Is it one plane flying into 5 sky scrappers?
Could we please include credit for webcomics?
XKCD makes linking with attribution super easy: Permanent link to this comic: https://xkcd.com/2684/ Image URL (for hotlinking/embedding): https://imgs.xkcd.com/comics/road_space_comparison.png
OP is big on digital data preservation https://xkcd.com/1683/
Sorry about that, I found it somewhere else without credit and completely forgot the art style was from XKCD.
I’ll add it to the post.
fun fact: it’s illegal to not credit them! see the creative commons license at the bottom.
This community is awesome.
Just reverse image search. Good god people need their hands held for everything.
(/s BTW)
Alt text: I wonder how hard it would be to ride an electric scooter in a hamster ball.
I wonder how hard it would be to stop…
Why would I stop?
thats only 39 hamster balls, 0/10
Technically he only specified how many people. Some of those hamster balls are multi passenger
Speaking from experience?
It doesn’t say there are 50 hamster balls.
So uh, walking, buses, and bikes for the win?
The hamster balls also win for style points but that’s arguably walking with extra steps.
Fewer steps if you get going fast enough and just ride tumbling ass over tea kettle.
Why wouldn’t the wolves just eat everything?

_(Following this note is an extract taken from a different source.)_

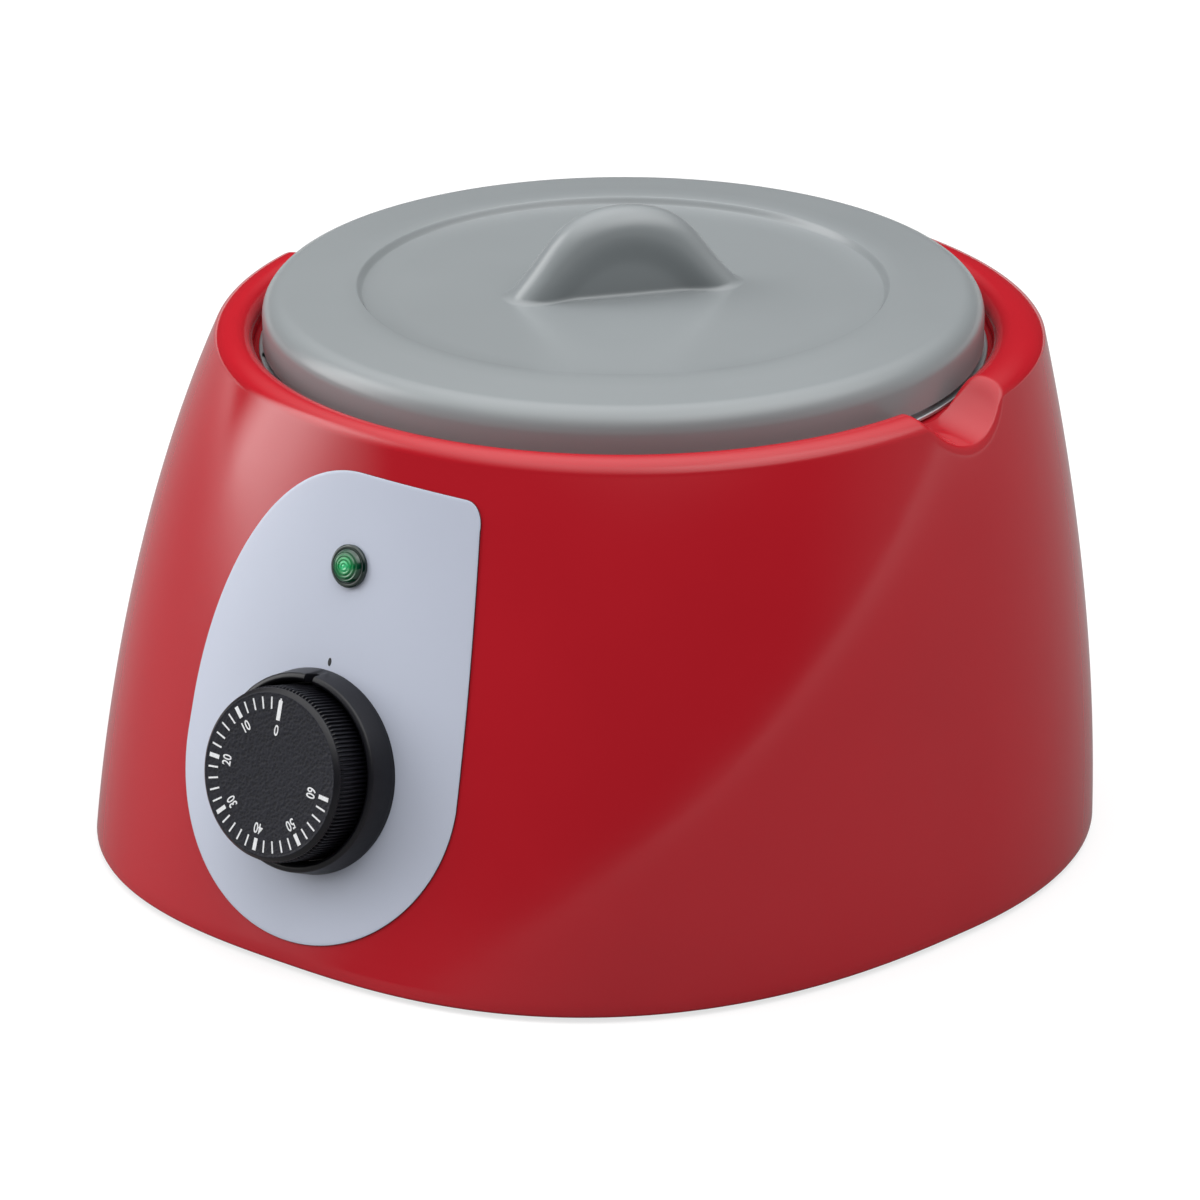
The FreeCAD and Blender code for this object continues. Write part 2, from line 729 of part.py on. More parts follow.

Because they don’t like cabbages
Why are there only 39 hamster balls? Are some people sharing?
One of the lanes is a ball-pool lane.
…wonder how fast a 50-seater tandem bicycle could get going, assuming ideal conditions and riders.
How fast can it stop? I wouldn’t want to first heading against a crossing or wall with 49 people pushing the pedals behind me.
Chatgpt says
Professional Cyclists: Elite professional cyclists can produce power outputs of 300 to 400 watts during races, with peak efforts exceeding 1,000 watts for short bursts (like sprinting).
Time Trials and Climbs: During time trials or climbs, trained cyclists can maintain higher power outputs for extended periods, often around 350 to 450 watts for well-trained athletes.
But then it tells me 40km/h assuming 400W which is obviously wrong. I guess you’d have to model that “tandem” in CAD and simulate the airflow to get accurate drag numbers
If I wanted to ask ChatGPT, I would ask ChatGPT myself. You’re useless.